Sunday, October 4th, 2009

The amount of time I spend making art in comparison to the amount of time I spend marketing art is far less than one would believe. It is a good thing I am prolific when I do go into the studio or I would never make any new work! In addition to the nearly full-time job of record-keeping and marketing, I do my fair share of procrastinating.

The most frequently neglected is marketing the Tall Girl Series. I have a full spreadsheet of hot tips and referrals, a pile of calls for submissions and the time to do the work. But do I? No! I am so weary of marketing this project that I mostly procrastinate instead of just sitting down for a day or two and doing it. Like the laundry or the dishes, in a day or two, they repeat and there will be another pile!

Somewhere in my infinite wisdom I signed up for a team project through SAQA called the Visioning Project. The idea is the team approach to we get what we put out there. Thinking someone might have the easy button, I signed up. So now what I have is an audience to my procrastination. As if I don’t feel bad enough, I have a team of rah-rahs egging me on.

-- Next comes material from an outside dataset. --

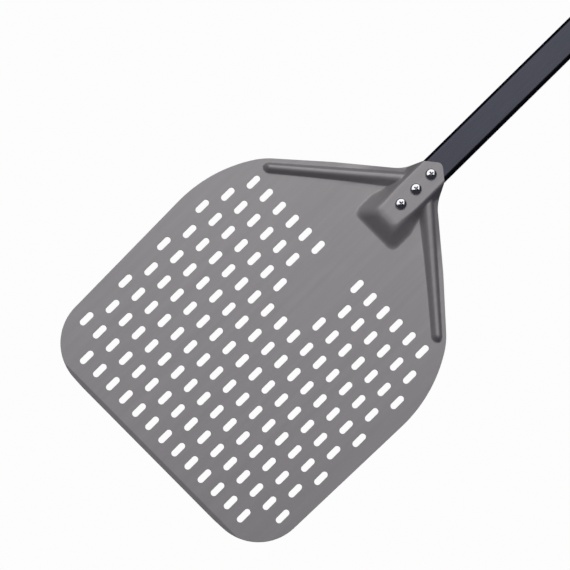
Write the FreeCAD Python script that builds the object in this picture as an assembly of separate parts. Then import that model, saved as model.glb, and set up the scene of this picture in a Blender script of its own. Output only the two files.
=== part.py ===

From the get-go I have been uncomfortable with the word TEAM. To me teams belong on grass, the green kind that stains your pants, but nowhere in the business world. I do not need a team to support me in delaying this goal! I will reach this goal, eventually but it may not be on the team schedule.

The deal is I had already accomplished much of my goal before the project even began. So once again I began by keeping company with people who are now learning what I learned some time ago. One of my personal goals this year was to remove myself from situations where there was nothing for me to learn. I had become the smart person in the room, as my friend calls it. Once again, on the visioning project I fear I am the smart person in the room.

What I really need from the team is a swift kick in the rear to get me re-motivated to keep trudging through the paperwork to market this socially important message. In the meantime, I’m playing WordSense!